Zudem müssen in einem Bachelor Studium überschaubare Entwurfsaufgaben bearbeitet werden können und nicht ganze Blockrandbebauungen städtebaulich entworfen werden (HSLU Turin Frühling 2020), ohne sich vorgängig mit den Themen Sockel, Fassade und Dach im städtischen Raum beschäftigt zu haben. Da wurden in meinem Studium noch kleinere Brötchen gebacken – zu Recht. Das Berufsbild des Architekten ist komplex, daraus folgend muss einem Bachelor Studiengang bezüglich Fächer (Module) einfach und klar strukturiert sein – also kein à la carte Studium!

Stanislava Janjic: eine Gruppenarbeit im Fach Konzeption Denkwerk – Lichtperformance unter freiem Himmel (zwei Personen die mit LED Bändern beklebt sind und auf den Ski einen Hang herunterfahren)

Wir beide, Stani und ich, haben uns für das berufsbegleitende Studium entschieden. Zu meiner Zeit waren das Abendtechnikum und das Tagestechnikum getrennt geführte Schulen. Heute haben die berufsbegleitenden Studierenden teilweise mit den Vollzeitstudierenden Unterricht, was gut ankommt. Jedoch ist es für die berufsbegleitenden Studierenden mit dem aktuellen à la carte Stundenplan nicht immer möglich, alle Fächer zu besuchen, welche den Studierenden vom Vollzeitstudium angeboten werden.

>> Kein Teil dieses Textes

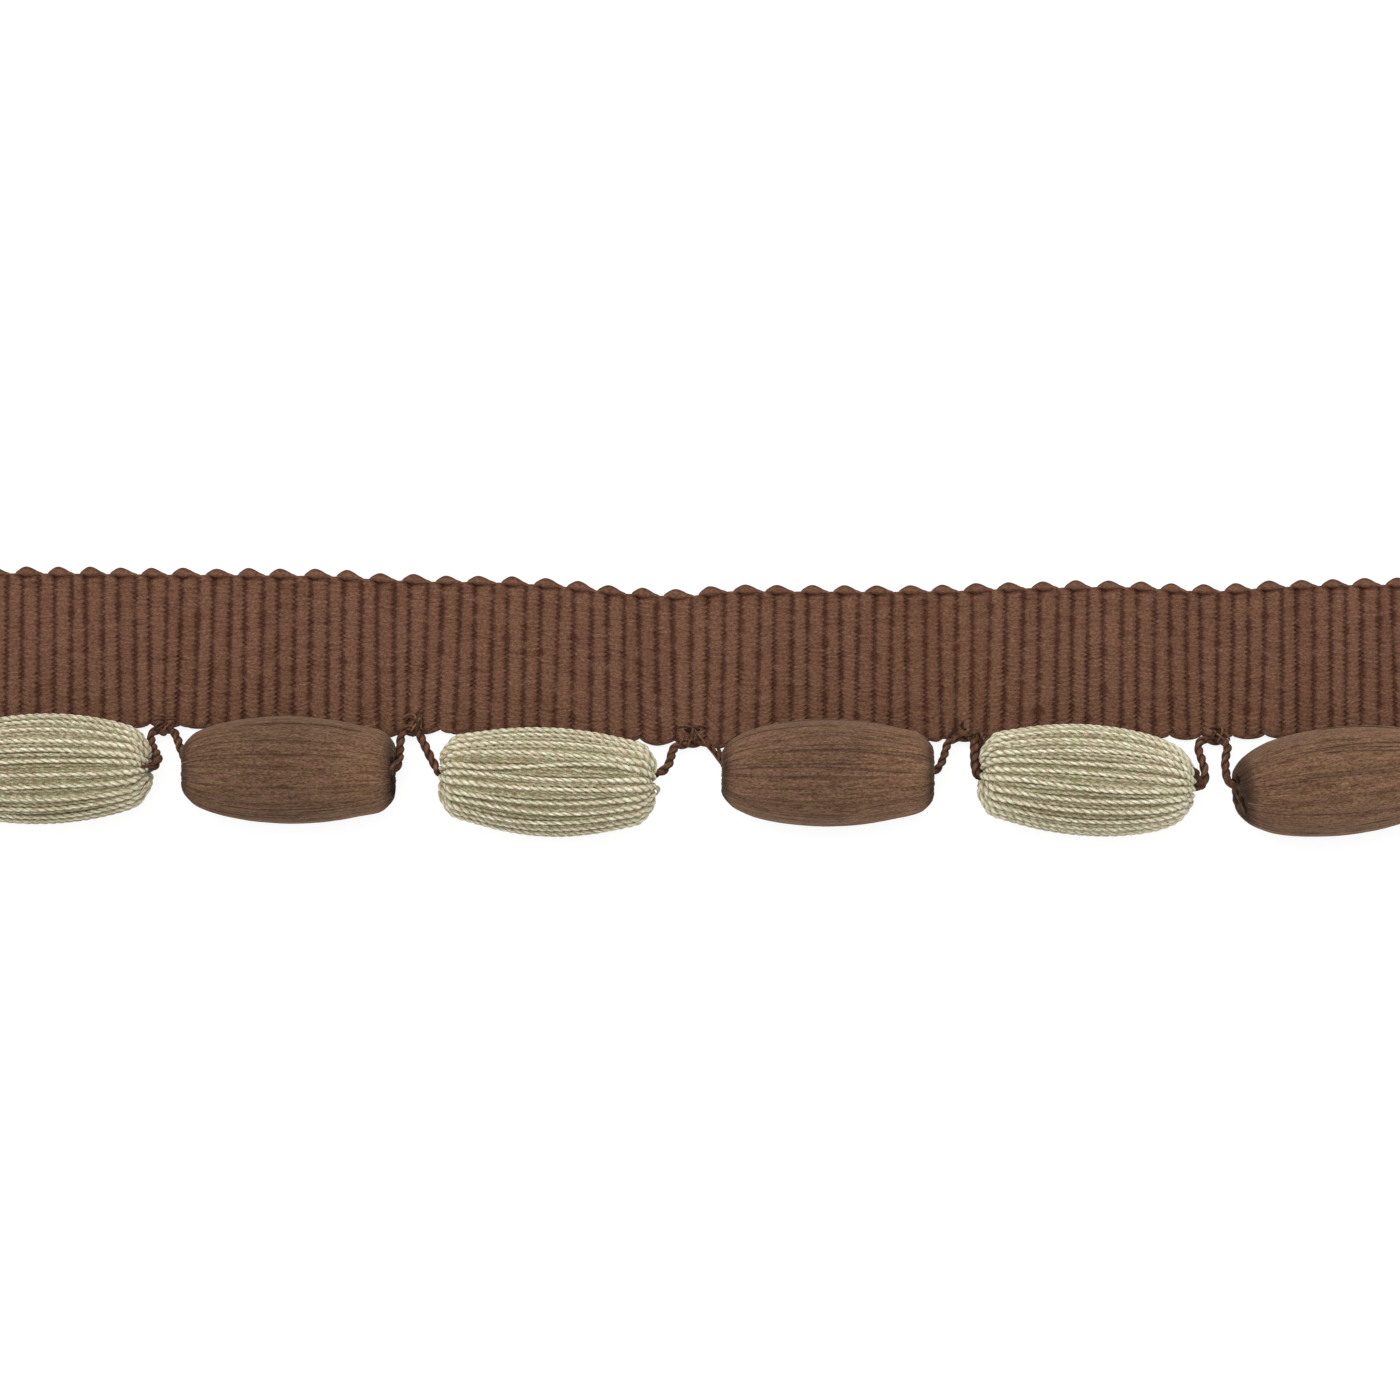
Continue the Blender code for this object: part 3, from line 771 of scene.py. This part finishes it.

Weiter sollte das Vollzeitstudium nur Studierenden offen stehen, welche eine Hochbauzeichnerlehre abgeschlossen haben. Alle anderen sollten zwingend das berufsbegleitende Studium absolvieren müssen, um sich so genügend Praxiswissen aneignen zu können, denn Praxiserfahrung ist ein wesentlicher Bestandteil des Architektenberufes und kann an keiner Schule gelernt werden.